Amid sizable public support for these policies, and as anti-Muslim hate crimes have returned to their highest levels since 2001, survivors and historians of Japanese internment are saying that lessons from that episode of American history seem to have been forgotten.
“As a college instructor, I still find that my students’ knowledge is limited,” Abbie Grubb, a lecturer of history at San Jacinto College in Houston who researches public remembering of Japanese internment, told Asia Society. “Usually about a third of them don't know anything about what happened. … By-and-large, it's still not something that's well-recognized.”
In the aftermath of the Pearl Harbor attacks, President Franklin D. Roosevelt signed an executive order opening the door for military commanders to relocate people deemed security risks to “military areas.” Japanese and Japanese Americans on the West Coast were then rounded up and sent to internment camps around the country that often had overcrowded and poorly maintained living quarters.
The move had wide support among a nervous wartime public in the region, but it was also popular among whites who resented competition from Japanese laborers. “We're charged with wanting to get rid of the Japs for selfish reasons,” the managing secretary of a farming association was quoted as saying at the time. “We might as well be honest. We do.” Another member of the group wrote to his congressman: “The Japanese cannot be assimilated as the white race [and] we must do everything we can to stop them now as we have a golden opportunity now and may never have it again.”
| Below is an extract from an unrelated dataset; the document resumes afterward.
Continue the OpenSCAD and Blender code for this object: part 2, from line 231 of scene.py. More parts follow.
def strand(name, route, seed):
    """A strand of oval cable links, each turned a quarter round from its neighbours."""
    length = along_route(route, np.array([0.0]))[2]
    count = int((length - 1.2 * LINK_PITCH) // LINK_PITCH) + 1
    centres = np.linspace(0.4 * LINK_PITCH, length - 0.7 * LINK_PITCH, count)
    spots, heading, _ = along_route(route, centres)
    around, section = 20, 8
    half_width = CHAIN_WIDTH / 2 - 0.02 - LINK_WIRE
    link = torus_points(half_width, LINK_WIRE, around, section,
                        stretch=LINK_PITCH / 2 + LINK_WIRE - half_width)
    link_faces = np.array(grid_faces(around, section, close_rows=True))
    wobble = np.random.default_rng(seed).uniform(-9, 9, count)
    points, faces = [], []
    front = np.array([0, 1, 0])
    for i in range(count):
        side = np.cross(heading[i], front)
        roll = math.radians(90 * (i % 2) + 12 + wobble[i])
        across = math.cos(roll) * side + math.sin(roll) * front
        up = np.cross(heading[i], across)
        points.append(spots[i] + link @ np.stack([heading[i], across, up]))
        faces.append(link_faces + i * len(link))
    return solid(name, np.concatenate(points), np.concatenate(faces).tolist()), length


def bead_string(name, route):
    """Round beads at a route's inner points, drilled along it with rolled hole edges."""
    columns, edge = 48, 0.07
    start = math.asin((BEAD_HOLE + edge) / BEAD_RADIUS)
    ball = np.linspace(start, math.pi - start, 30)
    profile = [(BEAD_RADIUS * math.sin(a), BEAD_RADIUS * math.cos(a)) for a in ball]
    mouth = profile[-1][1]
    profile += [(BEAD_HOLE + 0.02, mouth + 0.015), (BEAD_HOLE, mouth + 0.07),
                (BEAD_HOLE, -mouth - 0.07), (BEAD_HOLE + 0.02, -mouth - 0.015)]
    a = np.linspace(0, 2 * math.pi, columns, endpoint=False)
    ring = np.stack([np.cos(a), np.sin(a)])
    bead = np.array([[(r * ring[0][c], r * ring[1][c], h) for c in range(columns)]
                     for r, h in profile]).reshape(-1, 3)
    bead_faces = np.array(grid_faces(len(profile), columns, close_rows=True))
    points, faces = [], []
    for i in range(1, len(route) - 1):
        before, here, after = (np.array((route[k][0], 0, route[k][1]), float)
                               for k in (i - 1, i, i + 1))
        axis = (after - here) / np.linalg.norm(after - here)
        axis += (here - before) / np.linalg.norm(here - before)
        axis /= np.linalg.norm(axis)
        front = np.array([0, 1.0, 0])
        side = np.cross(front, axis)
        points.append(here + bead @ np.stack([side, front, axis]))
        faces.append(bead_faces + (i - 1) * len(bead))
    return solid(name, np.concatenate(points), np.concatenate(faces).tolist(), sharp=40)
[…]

A young Japanese American named Fred Korematsu refused to enter the camps in 1942 and was subsequently arrested. His legal challenge wound its way to the Supreme Court, which, despite the blatant absence of due process, ruled against him and upheld the legality of internment. The camps remained open for the duration of the war and destroyed the lives of many of the detainees who had lost their property, jobs, and communities. It wasn’t until the 1980s that the U.S. government formally admitted that internment had been a mistake.
However, in the aftermath of the 9/11 attacks, there were calls to use Japanese internment not as a cautionary tale, but as a precedent in support of profiling Muslims. A book titled In Defense of Internment: The Case for Racial Profiling in World War II and the War on Terror garnered wide attention by arguing that internment had been justified. The author, conservative pundit Michelle Malkin, even chastised Norman Mineta for “milking his childhood experience at a relocation camp as an excuse to ban profiling at airports.”
Actor George Takei shares a personal story from his childhood where stereotyping landed his family in internment camps. (6 min., 8 sec.)
Fred Korematsu, 85-years-old by that time, published an essay in response to the book. “Fears and prejudices directed against minority communities are too easy to evoke and exaggerate, often to serve the political agendas of those who promote those fears,” he wrote. “I know what it is like to be at the other end of such scapegoating and how difficult it is to clear one's name after unjustified suspicions are endorsed as fact by the government.”
But today, parallels between the Japanese American experience in World War II and Muslim profiling are resurfacing. After Donald Trump’s call to ban Muslim entry to the United States in late 2015, a reporter asked the then-candidate if he would have supported Japanese internment. “I would have had to be there at the time to tell you,” he replied. The following year, a spokesman for a Trump-supporting Super PAC cited Japanese internment as a precedent for creating a registry for Muslim immigrants.
Just as after 9/11, prominent Japanese Americans have again stepped up to use the internment experience as a cautionary tale against policies targeting Muslims. Writing in the Washington Post in November, 79-year-old actor and internment survivor George Takei said, “It begins with profiling and with registries … In [Trump’s] world, national security justifies actions that are ‘sometimes not right,’ and no one really can guarantee where it will end.”
Days later, Norman Mineta once again invoked his wartime experience. “In the decades that have passed, Americans said that it would never happen again,” he wrote. “We would never let hatred and fear blind us to our shared humanity. We prided ourselves on having evolved beyond such impulses that would make us discriminate against an entire population based on where they came from, how they looked, or how they prayed. To our great sadness, we are seeing these chilling ideas creeping back into normal discourse around the world.”
Congressman Mark Takano, whose parents and grandparents were sent to the camps, responded on Monday to President Trump’s executive order by telling his fellow lawmakers: “If you are silent today, you would have been silent then.” Even Google appeared to draw the connection on Tuesday when it featured Fred Korematsu on its homepage.
Will these reminders be heeded? Abbie Grubb said that while education about Japanese internment has improved significantly in the United States in recent years, it’s still far from sufficient. “In textbooks, it often gets one of those sidebar-style mentions,” she said. “But it's still seen as a tiny blip in comparison to the bigger spectrum of U.S. history. I think some people see it as only important if you’re Asian American, but it's much more important in the broader story.”
She said that when she teaches her students about Japanese internment, they’re most often curious about how it was able to happen. “One of the things that I emphasize is the fact that this was unconstitutional, and when things like this happen, it's incumbent not just on all three branches of government to recognize that, but for people to oppose it,” she said. “There was opposition to internment during the war years, but it was pretty minimal.”
“When you hear [Japanese interment] being discussed at such high levels as a precedent, I think it should serve as a warning,” she added. “It is a call for education and awareness to make sure people do know what happened. … This is not a precedent for the United States to follow.”